Exercise task >> Give back exactly the lines running from the line that holds "Write the three.js" through the line that holds "import Module from", ends included, and no other lines.
———
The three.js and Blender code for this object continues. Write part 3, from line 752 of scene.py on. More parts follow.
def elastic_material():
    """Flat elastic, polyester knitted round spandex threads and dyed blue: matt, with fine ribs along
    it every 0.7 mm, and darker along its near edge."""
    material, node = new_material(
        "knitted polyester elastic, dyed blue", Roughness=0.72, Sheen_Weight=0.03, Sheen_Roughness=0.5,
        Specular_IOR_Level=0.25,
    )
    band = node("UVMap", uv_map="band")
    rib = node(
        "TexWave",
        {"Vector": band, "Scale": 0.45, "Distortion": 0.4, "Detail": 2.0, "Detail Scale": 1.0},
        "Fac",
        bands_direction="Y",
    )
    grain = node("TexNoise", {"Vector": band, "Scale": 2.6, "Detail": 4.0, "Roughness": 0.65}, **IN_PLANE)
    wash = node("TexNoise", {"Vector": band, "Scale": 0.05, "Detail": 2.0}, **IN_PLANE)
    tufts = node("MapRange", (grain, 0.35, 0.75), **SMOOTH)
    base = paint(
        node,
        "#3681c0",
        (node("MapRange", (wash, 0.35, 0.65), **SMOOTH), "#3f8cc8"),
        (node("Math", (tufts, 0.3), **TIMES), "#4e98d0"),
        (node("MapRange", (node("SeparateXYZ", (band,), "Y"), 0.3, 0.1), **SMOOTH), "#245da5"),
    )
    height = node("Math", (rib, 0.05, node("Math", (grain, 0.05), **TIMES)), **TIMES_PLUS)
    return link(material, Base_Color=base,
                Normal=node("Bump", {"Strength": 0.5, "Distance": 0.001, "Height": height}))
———
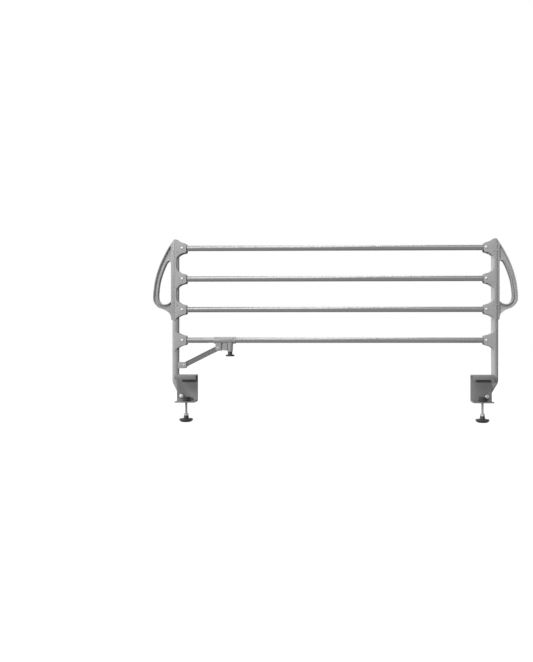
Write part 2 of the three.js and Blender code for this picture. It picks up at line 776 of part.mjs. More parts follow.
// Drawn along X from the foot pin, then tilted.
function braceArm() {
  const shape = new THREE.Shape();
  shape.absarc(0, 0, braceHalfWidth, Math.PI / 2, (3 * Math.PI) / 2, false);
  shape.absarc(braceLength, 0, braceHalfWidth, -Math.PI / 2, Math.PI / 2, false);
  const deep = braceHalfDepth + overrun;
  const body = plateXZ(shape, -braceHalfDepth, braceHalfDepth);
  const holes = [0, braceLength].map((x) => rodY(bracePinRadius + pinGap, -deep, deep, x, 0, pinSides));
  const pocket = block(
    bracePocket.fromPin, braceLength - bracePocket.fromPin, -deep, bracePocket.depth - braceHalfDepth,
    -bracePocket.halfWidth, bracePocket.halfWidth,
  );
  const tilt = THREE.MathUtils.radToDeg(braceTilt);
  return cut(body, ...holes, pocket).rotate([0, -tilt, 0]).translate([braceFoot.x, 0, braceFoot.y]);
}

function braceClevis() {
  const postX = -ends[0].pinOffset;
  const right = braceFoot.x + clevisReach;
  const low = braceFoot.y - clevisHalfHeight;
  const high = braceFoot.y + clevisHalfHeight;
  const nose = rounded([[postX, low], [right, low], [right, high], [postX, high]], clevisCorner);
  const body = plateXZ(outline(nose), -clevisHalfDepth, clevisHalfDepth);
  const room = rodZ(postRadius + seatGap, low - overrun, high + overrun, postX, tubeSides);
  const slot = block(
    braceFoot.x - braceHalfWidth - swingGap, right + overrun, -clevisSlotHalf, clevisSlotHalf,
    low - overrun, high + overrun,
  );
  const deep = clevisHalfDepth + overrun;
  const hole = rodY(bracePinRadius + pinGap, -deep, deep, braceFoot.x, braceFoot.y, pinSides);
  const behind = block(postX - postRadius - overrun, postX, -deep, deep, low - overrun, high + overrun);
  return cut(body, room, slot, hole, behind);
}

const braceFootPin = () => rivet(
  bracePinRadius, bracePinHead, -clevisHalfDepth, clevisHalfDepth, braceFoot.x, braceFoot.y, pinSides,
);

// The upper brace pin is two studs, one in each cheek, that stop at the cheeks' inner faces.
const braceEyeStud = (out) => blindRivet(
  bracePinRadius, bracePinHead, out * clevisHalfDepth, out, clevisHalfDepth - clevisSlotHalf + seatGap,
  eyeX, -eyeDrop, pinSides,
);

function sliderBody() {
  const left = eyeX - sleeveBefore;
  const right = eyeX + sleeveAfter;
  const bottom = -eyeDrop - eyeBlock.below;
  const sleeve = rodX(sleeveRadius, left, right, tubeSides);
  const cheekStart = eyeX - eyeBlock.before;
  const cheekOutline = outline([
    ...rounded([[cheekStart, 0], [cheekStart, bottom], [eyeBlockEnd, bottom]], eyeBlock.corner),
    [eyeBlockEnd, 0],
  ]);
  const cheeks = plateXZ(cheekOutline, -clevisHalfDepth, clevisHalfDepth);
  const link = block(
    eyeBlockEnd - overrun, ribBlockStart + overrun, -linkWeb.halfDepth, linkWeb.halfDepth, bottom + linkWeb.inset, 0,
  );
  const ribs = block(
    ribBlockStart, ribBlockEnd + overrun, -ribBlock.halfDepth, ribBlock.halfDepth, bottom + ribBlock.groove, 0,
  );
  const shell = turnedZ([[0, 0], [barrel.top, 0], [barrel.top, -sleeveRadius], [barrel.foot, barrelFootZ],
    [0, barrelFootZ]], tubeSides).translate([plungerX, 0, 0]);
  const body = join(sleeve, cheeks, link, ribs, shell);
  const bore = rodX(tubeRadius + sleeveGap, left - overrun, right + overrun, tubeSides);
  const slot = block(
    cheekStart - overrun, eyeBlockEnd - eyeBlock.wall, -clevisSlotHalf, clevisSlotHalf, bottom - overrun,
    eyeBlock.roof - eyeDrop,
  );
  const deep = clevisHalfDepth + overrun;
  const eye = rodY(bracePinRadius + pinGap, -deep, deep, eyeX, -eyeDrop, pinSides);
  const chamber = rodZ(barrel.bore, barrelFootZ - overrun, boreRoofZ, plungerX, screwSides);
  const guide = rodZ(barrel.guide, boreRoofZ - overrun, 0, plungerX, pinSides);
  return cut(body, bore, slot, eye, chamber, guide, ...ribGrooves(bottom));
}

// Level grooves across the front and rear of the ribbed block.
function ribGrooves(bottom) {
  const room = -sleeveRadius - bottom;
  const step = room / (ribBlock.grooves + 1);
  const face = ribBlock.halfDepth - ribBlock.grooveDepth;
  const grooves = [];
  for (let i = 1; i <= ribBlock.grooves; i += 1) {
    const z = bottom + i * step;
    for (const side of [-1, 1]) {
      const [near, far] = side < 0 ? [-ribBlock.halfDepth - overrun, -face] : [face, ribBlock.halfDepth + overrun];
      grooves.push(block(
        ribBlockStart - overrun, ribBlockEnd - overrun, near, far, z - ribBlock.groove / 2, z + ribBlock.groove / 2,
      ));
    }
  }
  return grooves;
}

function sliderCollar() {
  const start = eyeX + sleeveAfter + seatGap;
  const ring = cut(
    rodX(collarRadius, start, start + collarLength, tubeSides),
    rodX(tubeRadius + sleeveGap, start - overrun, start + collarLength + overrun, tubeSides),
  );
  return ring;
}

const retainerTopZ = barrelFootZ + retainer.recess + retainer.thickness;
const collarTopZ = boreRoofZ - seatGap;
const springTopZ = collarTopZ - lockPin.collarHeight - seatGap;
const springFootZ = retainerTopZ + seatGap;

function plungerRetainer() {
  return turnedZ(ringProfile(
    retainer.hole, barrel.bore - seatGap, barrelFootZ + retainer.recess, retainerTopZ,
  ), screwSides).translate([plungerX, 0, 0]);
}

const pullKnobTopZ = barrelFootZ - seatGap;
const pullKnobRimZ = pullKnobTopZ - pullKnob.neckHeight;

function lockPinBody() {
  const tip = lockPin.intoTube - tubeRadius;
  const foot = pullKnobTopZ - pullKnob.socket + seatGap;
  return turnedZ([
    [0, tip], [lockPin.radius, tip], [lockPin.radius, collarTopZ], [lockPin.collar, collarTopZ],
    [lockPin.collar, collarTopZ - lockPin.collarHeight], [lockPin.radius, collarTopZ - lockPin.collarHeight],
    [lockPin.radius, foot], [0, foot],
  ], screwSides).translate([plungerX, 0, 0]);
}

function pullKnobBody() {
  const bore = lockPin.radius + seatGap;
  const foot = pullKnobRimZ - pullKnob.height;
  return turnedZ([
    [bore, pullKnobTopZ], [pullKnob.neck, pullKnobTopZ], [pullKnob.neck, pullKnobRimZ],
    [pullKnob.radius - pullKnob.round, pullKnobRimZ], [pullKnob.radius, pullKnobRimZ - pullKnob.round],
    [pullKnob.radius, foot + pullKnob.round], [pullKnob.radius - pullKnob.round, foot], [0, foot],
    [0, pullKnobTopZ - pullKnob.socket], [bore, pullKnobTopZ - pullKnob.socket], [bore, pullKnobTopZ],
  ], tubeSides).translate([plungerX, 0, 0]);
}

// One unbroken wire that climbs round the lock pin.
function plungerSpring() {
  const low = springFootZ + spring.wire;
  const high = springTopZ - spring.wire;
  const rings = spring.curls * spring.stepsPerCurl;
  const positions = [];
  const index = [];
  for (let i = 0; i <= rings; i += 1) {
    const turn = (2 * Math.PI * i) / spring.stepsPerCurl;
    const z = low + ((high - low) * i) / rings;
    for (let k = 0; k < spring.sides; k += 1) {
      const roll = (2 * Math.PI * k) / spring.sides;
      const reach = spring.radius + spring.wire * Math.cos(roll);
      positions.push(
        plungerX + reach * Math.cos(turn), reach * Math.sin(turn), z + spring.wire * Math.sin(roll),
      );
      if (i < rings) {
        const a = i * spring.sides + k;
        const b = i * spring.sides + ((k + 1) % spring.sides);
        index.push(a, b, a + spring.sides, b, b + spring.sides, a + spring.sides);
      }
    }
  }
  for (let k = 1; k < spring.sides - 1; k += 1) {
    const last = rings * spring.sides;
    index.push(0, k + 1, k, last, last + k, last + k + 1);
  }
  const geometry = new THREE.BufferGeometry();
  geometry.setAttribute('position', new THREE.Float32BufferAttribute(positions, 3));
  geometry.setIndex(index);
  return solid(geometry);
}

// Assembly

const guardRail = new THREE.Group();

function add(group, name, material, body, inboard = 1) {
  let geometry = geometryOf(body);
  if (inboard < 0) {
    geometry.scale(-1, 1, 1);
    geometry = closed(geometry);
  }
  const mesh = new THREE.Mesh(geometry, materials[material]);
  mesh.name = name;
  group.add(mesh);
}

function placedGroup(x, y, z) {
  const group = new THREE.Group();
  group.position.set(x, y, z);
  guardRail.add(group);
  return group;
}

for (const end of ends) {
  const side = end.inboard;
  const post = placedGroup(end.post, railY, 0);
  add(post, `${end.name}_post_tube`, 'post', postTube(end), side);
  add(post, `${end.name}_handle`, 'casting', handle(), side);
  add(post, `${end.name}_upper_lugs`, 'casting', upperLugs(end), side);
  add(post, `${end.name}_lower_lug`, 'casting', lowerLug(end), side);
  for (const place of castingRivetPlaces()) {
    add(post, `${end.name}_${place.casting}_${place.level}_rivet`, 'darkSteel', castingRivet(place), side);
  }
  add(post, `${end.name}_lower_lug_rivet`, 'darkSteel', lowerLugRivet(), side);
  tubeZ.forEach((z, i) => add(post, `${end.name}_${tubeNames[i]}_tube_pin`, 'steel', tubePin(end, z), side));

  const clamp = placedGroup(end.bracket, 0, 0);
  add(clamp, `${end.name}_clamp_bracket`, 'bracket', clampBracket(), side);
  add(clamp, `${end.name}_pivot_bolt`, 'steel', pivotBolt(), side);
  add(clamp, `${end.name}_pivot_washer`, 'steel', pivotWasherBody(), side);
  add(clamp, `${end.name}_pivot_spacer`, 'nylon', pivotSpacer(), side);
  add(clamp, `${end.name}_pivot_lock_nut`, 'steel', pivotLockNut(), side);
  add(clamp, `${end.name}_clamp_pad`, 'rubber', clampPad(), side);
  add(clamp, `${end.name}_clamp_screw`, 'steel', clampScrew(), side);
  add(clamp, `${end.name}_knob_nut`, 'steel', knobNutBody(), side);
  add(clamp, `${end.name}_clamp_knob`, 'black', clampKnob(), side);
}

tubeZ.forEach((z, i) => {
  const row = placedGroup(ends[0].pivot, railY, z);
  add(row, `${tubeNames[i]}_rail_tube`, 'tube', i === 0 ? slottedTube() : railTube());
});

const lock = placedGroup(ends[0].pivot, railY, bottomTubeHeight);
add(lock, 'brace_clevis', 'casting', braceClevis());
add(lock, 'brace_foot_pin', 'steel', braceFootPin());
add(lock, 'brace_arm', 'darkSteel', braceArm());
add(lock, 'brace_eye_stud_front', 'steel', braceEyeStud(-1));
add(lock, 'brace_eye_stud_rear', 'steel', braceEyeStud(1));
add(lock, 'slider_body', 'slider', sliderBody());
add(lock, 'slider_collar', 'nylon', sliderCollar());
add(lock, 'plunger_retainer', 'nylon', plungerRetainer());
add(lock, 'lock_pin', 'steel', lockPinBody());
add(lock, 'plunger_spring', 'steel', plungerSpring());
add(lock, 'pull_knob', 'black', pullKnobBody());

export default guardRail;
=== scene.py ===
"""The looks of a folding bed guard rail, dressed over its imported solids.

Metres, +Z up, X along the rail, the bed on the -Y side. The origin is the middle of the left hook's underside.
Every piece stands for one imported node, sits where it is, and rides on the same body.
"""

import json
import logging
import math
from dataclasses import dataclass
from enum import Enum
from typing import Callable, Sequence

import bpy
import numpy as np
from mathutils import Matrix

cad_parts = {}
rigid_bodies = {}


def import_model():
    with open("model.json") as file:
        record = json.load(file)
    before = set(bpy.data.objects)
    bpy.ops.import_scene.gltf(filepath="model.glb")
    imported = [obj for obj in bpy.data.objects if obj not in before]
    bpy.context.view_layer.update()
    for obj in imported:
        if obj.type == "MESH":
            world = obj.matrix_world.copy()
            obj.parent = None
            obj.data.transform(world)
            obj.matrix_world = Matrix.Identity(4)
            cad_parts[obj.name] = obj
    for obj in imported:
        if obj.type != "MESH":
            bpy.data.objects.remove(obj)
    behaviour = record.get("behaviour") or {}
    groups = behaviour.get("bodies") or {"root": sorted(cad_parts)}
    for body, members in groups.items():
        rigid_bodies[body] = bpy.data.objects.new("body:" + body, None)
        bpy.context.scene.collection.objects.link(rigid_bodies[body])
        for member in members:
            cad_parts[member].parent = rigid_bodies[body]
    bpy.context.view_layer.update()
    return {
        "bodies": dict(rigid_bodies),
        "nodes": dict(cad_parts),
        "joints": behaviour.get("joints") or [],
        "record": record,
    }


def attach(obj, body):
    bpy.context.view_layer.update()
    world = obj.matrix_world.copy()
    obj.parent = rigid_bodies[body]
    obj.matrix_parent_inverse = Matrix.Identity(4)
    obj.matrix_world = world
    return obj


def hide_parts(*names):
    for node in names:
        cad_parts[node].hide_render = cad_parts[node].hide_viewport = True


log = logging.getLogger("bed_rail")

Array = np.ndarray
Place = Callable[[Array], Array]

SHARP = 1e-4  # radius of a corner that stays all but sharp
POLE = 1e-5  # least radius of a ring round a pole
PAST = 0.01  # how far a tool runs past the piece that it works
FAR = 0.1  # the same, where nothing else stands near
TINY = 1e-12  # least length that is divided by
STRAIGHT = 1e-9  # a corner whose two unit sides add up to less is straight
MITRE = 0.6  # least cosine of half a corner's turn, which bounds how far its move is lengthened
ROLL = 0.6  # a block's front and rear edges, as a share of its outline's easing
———
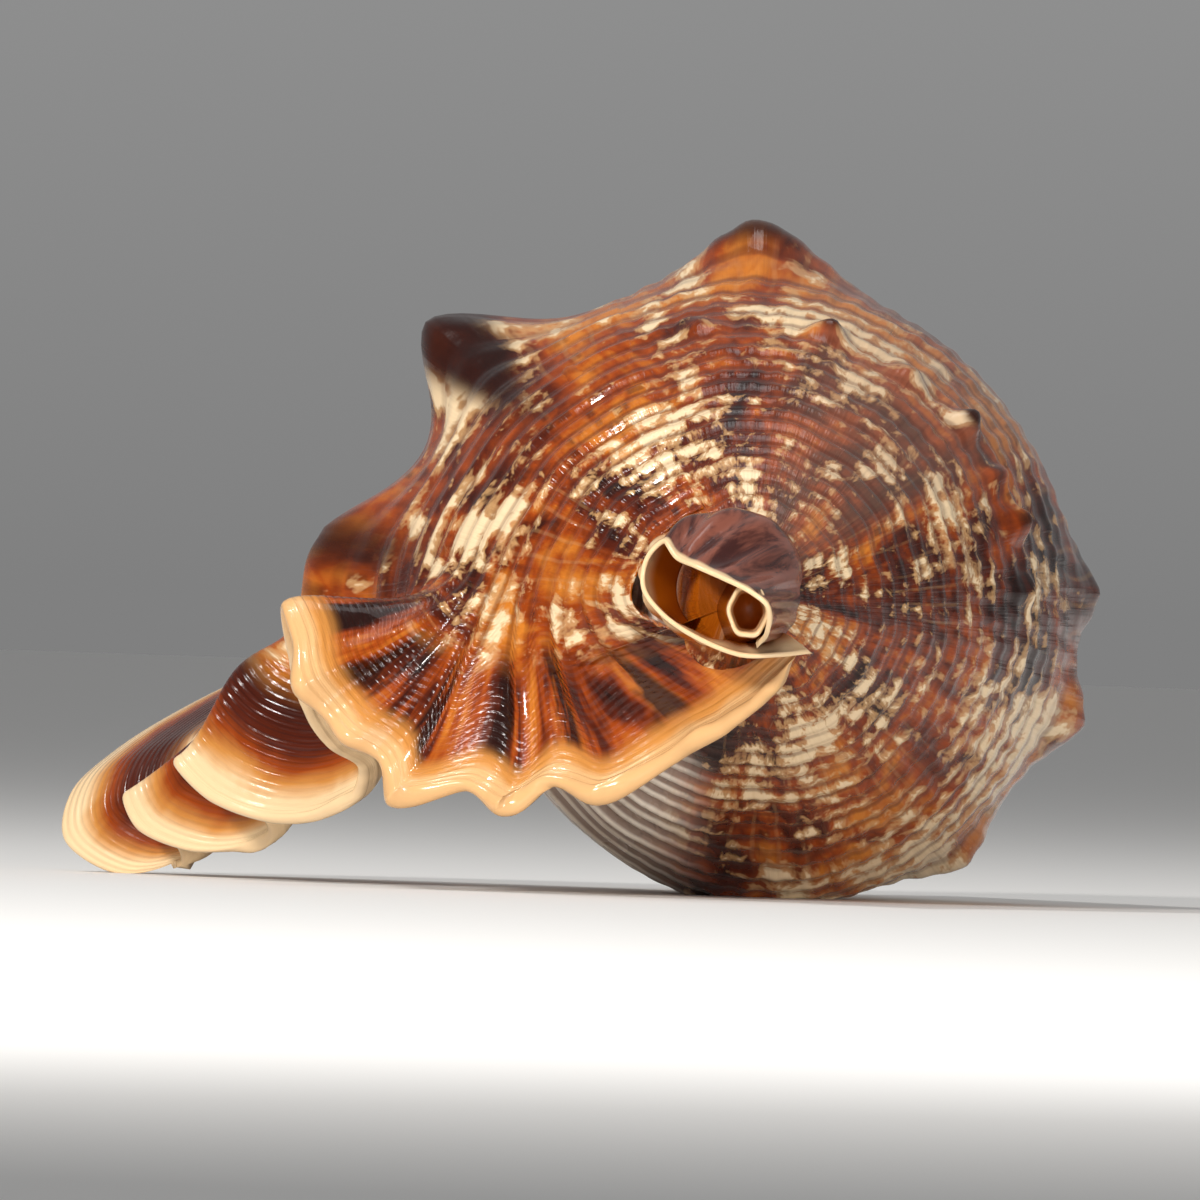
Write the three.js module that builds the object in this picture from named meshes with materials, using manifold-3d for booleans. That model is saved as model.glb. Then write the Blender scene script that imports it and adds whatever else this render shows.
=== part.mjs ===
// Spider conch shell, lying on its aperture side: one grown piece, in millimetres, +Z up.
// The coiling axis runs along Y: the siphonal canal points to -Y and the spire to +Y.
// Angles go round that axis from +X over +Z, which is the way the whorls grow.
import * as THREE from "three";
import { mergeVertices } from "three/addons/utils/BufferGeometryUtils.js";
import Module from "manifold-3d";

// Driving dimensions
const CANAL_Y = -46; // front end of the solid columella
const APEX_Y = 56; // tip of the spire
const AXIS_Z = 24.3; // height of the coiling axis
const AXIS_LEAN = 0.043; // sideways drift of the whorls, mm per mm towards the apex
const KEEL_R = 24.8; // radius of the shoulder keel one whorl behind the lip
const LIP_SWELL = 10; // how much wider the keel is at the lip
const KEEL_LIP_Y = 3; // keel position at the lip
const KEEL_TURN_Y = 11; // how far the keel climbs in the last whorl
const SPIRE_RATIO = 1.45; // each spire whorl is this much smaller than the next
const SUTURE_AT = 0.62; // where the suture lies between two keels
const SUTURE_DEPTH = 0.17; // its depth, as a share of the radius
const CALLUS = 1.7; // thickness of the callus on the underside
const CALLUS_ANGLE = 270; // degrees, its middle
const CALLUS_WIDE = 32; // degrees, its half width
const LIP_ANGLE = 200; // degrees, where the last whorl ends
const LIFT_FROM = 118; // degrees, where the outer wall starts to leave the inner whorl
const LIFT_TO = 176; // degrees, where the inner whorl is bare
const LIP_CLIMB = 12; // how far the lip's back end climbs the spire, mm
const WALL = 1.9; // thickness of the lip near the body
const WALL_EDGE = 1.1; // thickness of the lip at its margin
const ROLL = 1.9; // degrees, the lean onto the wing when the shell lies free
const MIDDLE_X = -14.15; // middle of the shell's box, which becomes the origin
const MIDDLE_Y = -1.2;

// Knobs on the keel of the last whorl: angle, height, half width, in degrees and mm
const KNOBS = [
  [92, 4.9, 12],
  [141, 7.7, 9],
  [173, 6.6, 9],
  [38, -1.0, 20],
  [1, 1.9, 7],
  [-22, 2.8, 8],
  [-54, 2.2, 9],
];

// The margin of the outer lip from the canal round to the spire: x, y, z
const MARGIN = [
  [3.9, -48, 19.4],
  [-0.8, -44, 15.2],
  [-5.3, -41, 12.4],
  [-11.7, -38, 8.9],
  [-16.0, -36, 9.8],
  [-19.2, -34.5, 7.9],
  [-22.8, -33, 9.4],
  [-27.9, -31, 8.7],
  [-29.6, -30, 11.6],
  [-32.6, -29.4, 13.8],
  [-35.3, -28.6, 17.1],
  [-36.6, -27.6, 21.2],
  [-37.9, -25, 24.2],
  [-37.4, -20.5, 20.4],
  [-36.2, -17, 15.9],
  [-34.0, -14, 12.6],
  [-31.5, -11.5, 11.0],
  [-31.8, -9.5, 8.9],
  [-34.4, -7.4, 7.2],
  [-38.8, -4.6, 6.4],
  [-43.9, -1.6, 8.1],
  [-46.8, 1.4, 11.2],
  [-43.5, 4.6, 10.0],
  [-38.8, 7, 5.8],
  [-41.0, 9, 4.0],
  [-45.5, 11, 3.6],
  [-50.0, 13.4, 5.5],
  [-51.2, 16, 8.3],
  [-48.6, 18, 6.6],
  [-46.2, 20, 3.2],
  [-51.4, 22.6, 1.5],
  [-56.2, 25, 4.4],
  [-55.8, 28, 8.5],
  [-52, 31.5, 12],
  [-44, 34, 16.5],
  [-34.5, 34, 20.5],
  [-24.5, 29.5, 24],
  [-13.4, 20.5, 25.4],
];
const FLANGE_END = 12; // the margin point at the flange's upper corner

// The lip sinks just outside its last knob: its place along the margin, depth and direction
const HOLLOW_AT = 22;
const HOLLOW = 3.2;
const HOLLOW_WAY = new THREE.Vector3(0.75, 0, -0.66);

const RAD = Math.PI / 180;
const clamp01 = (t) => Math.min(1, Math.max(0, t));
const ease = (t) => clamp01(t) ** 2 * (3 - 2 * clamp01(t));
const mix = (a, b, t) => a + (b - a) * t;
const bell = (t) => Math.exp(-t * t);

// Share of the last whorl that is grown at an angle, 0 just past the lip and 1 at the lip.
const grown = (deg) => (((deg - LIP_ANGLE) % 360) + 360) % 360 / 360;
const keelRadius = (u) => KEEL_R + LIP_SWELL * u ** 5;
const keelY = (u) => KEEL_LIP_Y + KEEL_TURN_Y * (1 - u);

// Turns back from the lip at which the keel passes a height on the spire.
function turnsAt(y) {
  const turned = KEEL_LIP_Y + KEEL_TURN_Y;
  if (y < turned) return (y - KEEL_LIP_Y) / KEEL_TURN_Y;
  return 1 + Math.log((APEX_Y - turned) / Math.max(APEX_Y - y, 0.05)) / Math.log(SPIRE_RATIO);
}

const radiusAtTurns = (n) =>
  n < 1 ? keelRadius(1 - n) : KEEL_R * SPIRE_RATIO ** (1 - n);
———
Final answer >>
Write the three.js module that builds the object in this picture from named meshes with materials, using manifold-3d for booleans. That model is saved as model.glb. Then write the Blender scene script that imports it and adds whatever else this render shows.
=== part.mjs ===
// Spider conch shell, lying on its aperture side: one grown piece, in millimetres, +Z up.
// The coiling axis runs along Y: the siphonal canal points to -Y and the spire to +Y.
// Angles go round that axis from +X over +Z, which is the way the whorls grow.
import * as THREE from "three";
import { mergeVertices } from "three/addons/utils/BufferGeometryUtils.js";
import Module from "manifold-3d";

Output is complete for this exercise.